This is a standard result that you can find in nearly any introductory combinatorics book. This is an outline of the proof:

The following recurrence relation describes this problem:

$$R_d(n) = R_d(n-1) + R_{d-1}(n-1)$$

To see why this is true, imagine taking $n-1$ hyperplanes in general position, then adding the $n^{th}$ hyperplane to the group. If we consider only this hyperplane, each intersection with the other hyperplanes is a "hyperline" in this $(d-1)$-dimensional hyperplane, which will make $R_{d-1}(n-1)$ regions on that plane.

After you convince yourself that each of these regions created on the $n^{th}$ hyperplane adds one to the original $d$-dimensional space, the recurrence is clear. This leaves us with the following:

$$\sum\limits_{i = 0}^d\binom{n}{i} = \sum\limits_{i = 0}^d\binom{n-1}{i} + \sum\limits_{i = 0}^{d-1}\binom{n-1}{i}$$ $$= \sum\limits_{i = 0}^d\binom{n-1}{i} + \sum\limits_{i = 1}^{d}\binom{n-1}{i-1}$$ $$= \binom{n-1}{0} + \sum\limits_{i = 1}^d\binom{n-1}{i} + \binom{n-1}{i-1}$$ Apply Pascal's formula, and note that $\binom{n-1}{0} = \binom{n}{0}$ $$= \binom{n}{0} + \sum\limits_{i = 1}^d\binom{n}{i}$$ $$= \sum\limits_{i = 0}^d\binom{n}{i}$$

Because the recurrence is satisfied and the initial values match, the given summation will work (this is a very lazy way to show it holds).

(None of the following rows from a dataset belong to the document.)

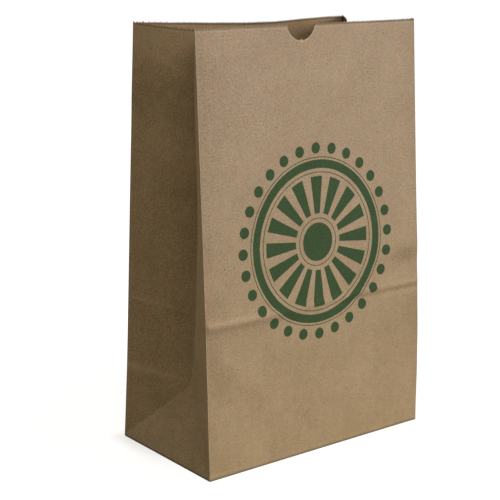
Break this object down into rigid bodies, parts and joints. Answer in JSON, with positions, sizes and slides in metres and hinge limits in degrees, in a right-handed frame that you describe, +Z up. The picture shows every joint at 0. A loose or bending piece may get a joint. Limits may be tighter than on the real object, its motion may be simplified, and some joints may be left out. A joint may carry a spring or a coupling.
{
  "type": "brown paper lunch bag",
  "caption": "Open, standing flat-bottomed kraft paper bag with pleated sides, a pinked mouth with a thumb notch, and a plain round ornament on the front.",
  "frame": {"origin": "the middle of the base, on the surface that the bag stands on", "axes": "+Z up the bag to its open mouth, -Y out of the printed front panel, +X to the right as the front is seen"},
  "size_m": [0.1806, 0.0994, 0.2792],
  "materials": {
    "kraft_paper": "uncoated matt brown kraft paper, with a field of flat green ink on the front"
  },
  "bodies": {
    "root": {"paper_bag": "kraft_paper"}
  },
  "joints": []
}
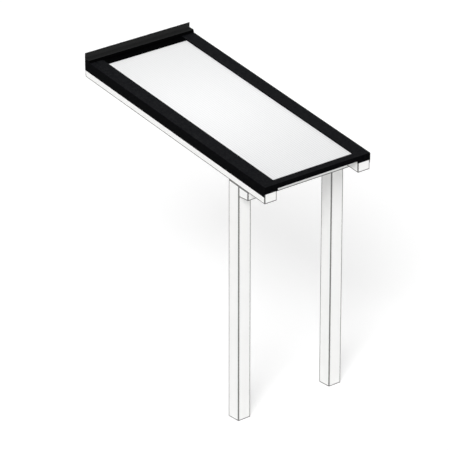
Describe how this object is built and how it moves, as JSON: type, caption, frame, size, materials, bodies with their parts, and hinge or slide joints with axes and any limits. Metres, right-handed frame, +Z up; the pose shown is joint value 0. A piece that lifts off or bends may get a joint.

For circles in the plane, the number of regions is given by A014206.

$$R(n) = n^2-n+2$$

This is easy to show by induction. The base case $n=1$, should be clear. We will assume that

$$R(n) = n^2-n+2$$

If we add another circle, then it intersects each other circle twice, creating $2$ regions (overlap, and the non-overlap area inside the new circle). As we currently have $n$ circles, adding the next will create $2n$ more regions:

$$R(n) + 2n = n^2 + n + 2 = (n+1)^2 - (n+1) + 2 = R(n+1)$$

So we are done by induction.


I don't think the statement about the tetrahedra is true. If you have just two hyperplanes, it does not hold, nor even with three. Perhaps there is further detail in your textbook?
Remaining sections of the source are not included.